**WHAT TO WORK ON:**
Could you give the data below again, exactly and completely?

**SOURCE MATERIAL:**
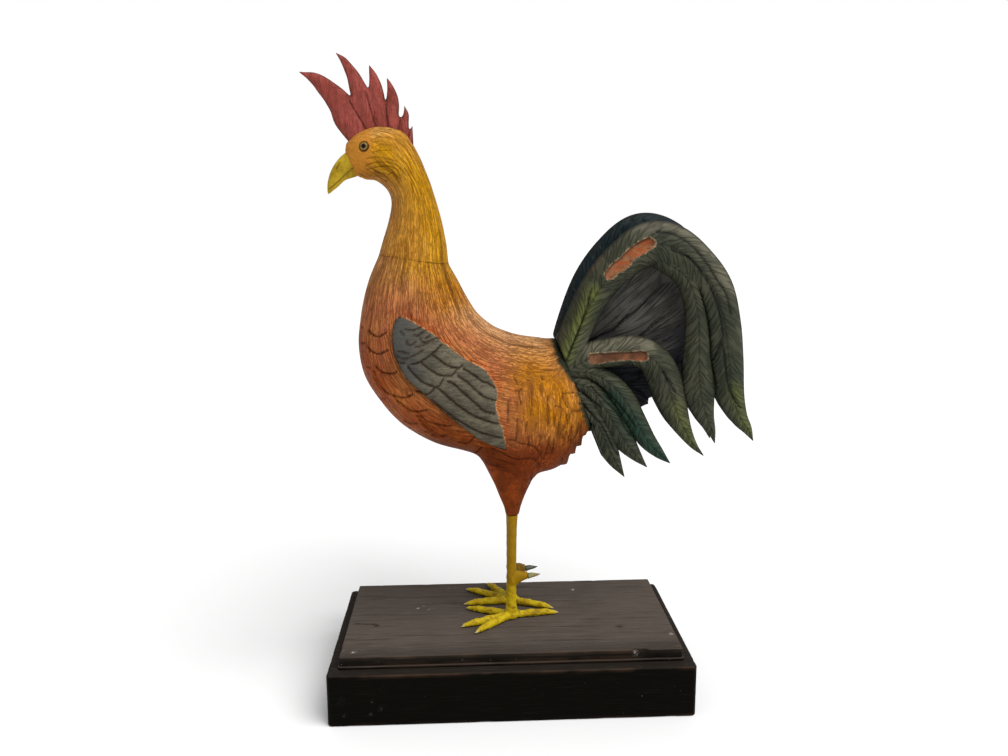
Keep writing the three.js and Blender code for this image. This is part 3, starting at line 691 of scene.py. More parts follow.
CHOPS = [
    [[9, 241], [8, 232], [7, 219]], [[42, 219], [41, 210], [37, 193]], [[48, 216], [48, 208], [44, 198]],
    [[31, 222], [33, 220]], [[67, 213], [67, 206], [61, 195]], [[58, 230], [57, 216]], [[62, 241],
     [61, 232]],
    [[8, 242], [8, 225]], [[40, 215], [44, 206], [40, 197]], [[48, 215], [46, 200]], [[18, 238], [17, 229]],
    [[68, 245], [59, 226]], [[28, 236], [27, 224]], [[61, 223], [58, 207]], [[68, 228], [64, 211]],
    [[76, 230], [74, 217]], [[53, 235], [51, 221]], [[-1, 262], [-2, 240]], [[20, 222], [20, 212]],
    [[34, 222], [31, 210]], [[57, 247], [54, 238]], [[72, 215], [66, 203]], [[24, 262], [22, 246]],
]
near = skin[:, 1] < 0
facing = np.abs(normals_of(skin, quads)[:, 1]) > 0.3
wing_line = np.array(WING_LOWER[:-1] + WING_UPPER[:-1] + WING_REAR, float)
for which, lines in ((facing, QUILLS + [WING_LOWER, WING_UPPER]),
                     (facing & near, WING_SCALES + SHOULDER_SCALES + BREAST_SCALES + SMALL_CUTS + CHOPS)):
    skin[np.ix_(which, [0, 2])] = drawn_onto(skin[np.ix_(which, [0, 2])], lines)
spots = skin[:, [0, 2]]
on_wing = inside(spots, wing_line)
wing_edge = away(spots, wing_line) * np.where(on_wing, 1, -1)
wing_edge[np.abs(skin[:, 1]) < 12] = -50
wing_foot = away(spots, np.array(WING_LOWER, float))
wing_foot[np.abs(skin[:, 1]) < 12] = 50
along, around = flow_on(skin, curve(BODY_SECTIONS, 97))

quill_gap = nearest(spots, QUILLS)
quill_gap[~on_wing] = 50
scale_gap = nearest(spots, WING_SCALES)
shoulder_gap = nearest(spots, SHOULDER_SCALES)
breast_gap = nearest(spots, BREAST_SCALES)
small_gap = nearest(spots, SMALL_CUTS)
chop_gap = nearest(spots, CHOPS)
for gap in (scale_gap, shoulder_gap, breast_gap, small_gap, chop_gap):
    gap[~near] = 50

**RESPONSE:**
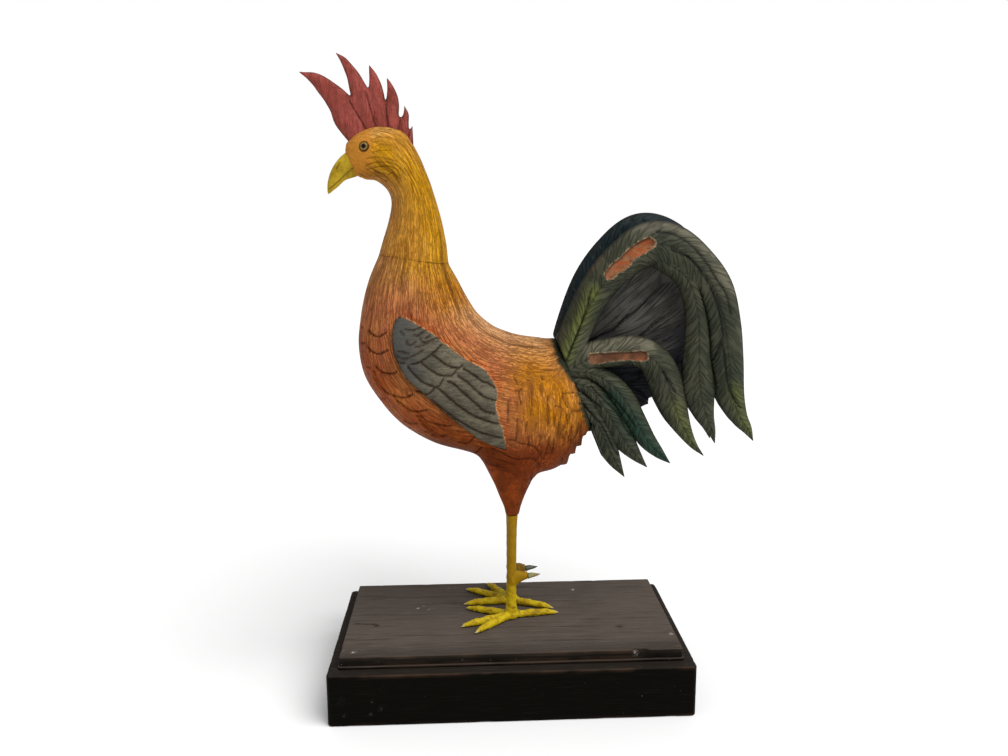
Keep writing the three.js and Blender code for this image. This is part 3, starting at line 691 of scene.py. More parts follow.
CHOPS = [
    [[9, 241], [8, 232], [7, 219]], [[42, 219], [41, 210], [37, 193]], [[48, 216], [48, 208], [44, 198]],
    [[31, 222], [33, 220]], [[67, 213], [67, 206], [61, 195]], [[58, 230], [57, 216]], [[62, 241],
     [61, 232]],
    [[8, 242], [8, 225]], [[40, 215], [44, 206], [40, 197]], [[48, 215], [46, 200]], [[18, 238], [17, 229]],
    [[68, 245], [59, 226]], [[28, 236], [27, 224]], [[61, 223], [58, 207]], [[68, 228], [64, 211]],
    [[76, 230], [74, 217]], [[53, 235], [51, 221]], [[-1, 262], [-2, 240]], [[20, 222], [20, 212]],
    [[34, 222], [31, 210]], [[57, 247], [54, 238]], [[72, 215], [66, 203]], [[24, 262], [22, 246]],
]
near = skin[:, 1] < 0
facing = np.abs(normals_of(skin, quads)[:, 1]) > 0.3
wing_line = np.array(WING_LOWER[:-1] + WING_UPPER[:-1] + WING_REAR, float)
for which, lines in ((facing, QUILLS + [WING_LOWER, WING_UPPER]),
                     (facing & near, WING_SCALES + SHOULDER_SCALES + BREAST_SCALES + SMALL_CUTS + CHOPS)):
    skin[np.ix_(which, [0, 2])] = drawn_onto(skin[np.ix_(which, [0, 2])], lines)
spots = skin[:, [0, 2]]
on_wing = inside(spots, wing_line)
wing_edge = away(spots, wing_line) * np.where(on_wing, 1, -1)
wing_edge[np.abs(skin[:, 1]) < 12] = -50
wing_foot = away(spots, np.array(WING_LOWER, float))
wing_foot[np.abs(skin[:, 1]) < 12] = 50
along, around = flow_on(skin, curve(BODY_SECTIONS, 97))

quill_gap = nearest(spots, QUILLS)
quill_gap[~on_wing] = 50
scale_gap = nearest(spots, WING_SCALES)
shoulder_gap = nearest(spots, SHOULDER_SCALES)
breast_gap = nearest(spots, BREAST_SCALES)
small_gap = nearest(spots, SMALL_CUTS)
chop_gap = nearest(spots, CHOPS)
for gap in (scale_gap, shoulder_gap, breast_gap, small_gap, chop_gap):
    gap[~near] = 50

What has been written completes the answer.